*** Data section

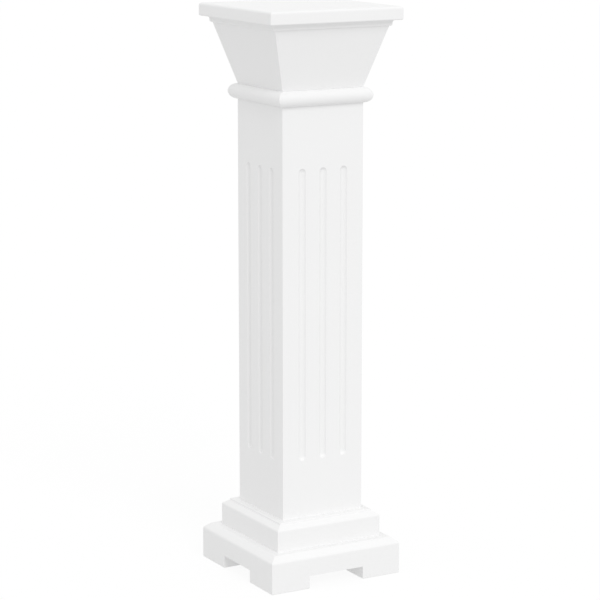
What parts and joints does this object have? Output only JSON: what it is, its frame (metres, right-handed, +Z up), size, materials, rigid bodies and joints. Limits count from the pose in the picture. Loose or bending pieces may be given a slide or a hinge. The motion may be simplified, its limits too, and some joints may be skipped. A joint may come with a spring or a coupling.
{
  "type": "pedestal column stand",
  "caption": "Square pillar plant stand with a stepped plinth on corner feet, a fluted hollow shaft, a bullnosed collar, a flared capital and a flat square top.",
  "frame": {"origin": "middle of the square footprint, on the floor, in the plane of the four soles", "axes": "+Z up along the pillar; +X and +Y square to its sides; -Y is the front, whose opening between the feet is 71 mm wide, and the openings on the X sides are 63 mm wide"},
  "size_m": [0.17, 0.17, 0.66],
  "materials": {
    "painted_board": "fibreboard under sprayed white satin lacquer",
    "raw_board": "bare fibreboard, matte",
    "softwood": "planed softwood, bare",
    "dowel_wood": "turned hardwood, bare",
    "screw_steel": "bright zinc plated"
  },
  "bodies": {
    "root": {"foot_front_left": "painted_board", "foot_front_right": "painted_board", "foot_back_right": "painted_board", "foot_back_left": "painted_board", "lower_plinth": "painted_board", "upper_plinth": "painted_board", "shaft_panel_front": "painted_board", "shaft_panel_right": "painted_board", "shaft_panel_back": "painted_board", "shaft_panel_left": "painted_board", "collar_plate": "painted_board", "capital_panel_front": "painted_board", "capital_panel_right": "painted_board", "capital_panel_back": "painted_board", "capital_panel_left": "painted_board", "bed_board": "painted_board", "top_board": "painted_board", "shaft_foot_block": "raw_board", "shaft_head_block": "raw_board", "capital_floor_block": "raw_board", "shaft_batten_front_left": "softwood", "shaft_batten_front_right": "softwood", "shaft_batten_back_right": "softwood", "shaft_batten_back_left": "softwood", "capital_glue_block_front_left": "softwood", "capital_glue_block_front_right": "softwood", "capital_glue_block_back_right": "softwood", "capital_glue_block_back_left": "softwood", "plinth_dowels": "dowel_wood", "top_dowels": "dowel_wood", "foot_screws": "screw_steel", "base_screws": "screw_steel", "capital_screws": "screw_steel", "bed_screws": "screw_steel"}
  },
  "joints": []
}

******

■ Your objective ■
Exactly reproduce the material above.

■ Result of this exercise ■
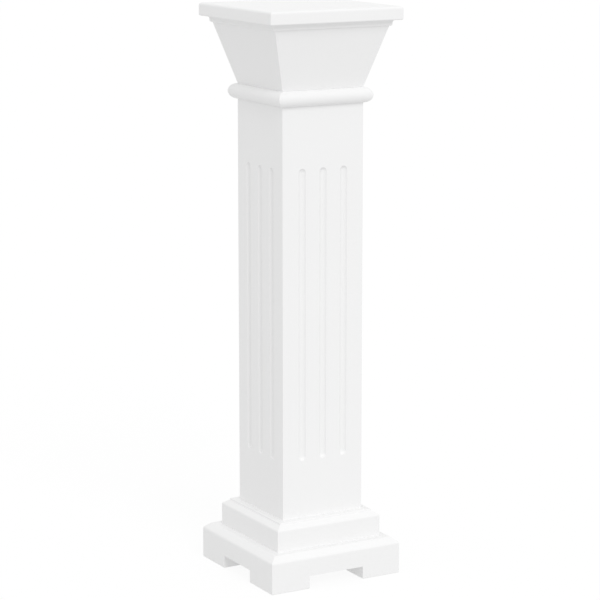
What parts and joints does this object have? Output only JSON: what it is, its frame (metres, right-handed, +Z up), size, materials, rigid bodies and joints. Limits count from the pose in the picture. Loose or bending pieces may be given a slide or a hinge. The motion may be simplified, its limits too, and some joints may be skipped. A joint may come with a spring or a coupling.
{
  "type": "pedestal column stand",
  "caption": "Square pillar plant stand with a stepped plinth on corner feet, a fluted hollow shaft, a bullnosed collar, a flared capital and a flat square top.",
  "frame": {"origin": "middle of the square footprint, on the floor, in the plane of the four soles", "axes": "+Z up along the pillar; +X and +Y square to its sides; -Y is the front, whose opening between the feet is 71 mm wide, and the openings on the X sides are 63 mm wide"},
  "size_m": [0.17, 0.17, 0.66],
  "materials": {
    "painted_board": "fibreboard under sprayed white satin lacquer",
    "raw_board": "bare fibreboard, matte",
    "softwood": "planed softwood, bare",
    "dowel_wood": "turned hardwood, bare",
    "screw_steel": "bright zinc plated"
  },
  "bodies": {
    "root": {"foot_front_left": "painted_board", "foot_front_right": "painted_board", "foot_back_right": "painted_board", "foot_back_left": "painted_board", "lower_plinth": "painted_board", "upper_plinth": "painted_board", "shaft_panel_front": "painted_board", "shaft_panel_right": "painted_board", "shaft_panel_back": "painted_board", "shaft_panel_left": "painted_board", "collar_plate": "painted_board", "capital_panel_front": "painted_board", "capital_panel_right": "painted_board", "capital_panel_back": "painted_board", "capital_panel_left": "painted_board", "bed_board": "painted_board", "top_board": "painted_board", "shaft_foot_block": "raw_board", "shaft_head_block": "raw_board", "capital_floor_block": "raw_board", "shaft_batten_front_left": "softwood", "shaft_batten_front_right": "softwood", "shaft_batten_back_right": "softwood", "shaft_batten_back_left": "softwood", "capital_glue_block_front_left": "softwood", "capital_glue_block_front_right": "softwood", "capital_glue_block_back_right": "softwood", "capital_glue_block_back_left": "softwood", "plinth_dowels": "dowel_wood", "top_dowels": "dowel_wood", "foot_screws": "screw_steel", "base_screws": "screw_steel", "capital_screws": "screw_steel", "bed_screws": "screw_steel"}
  },
  "joints": []
}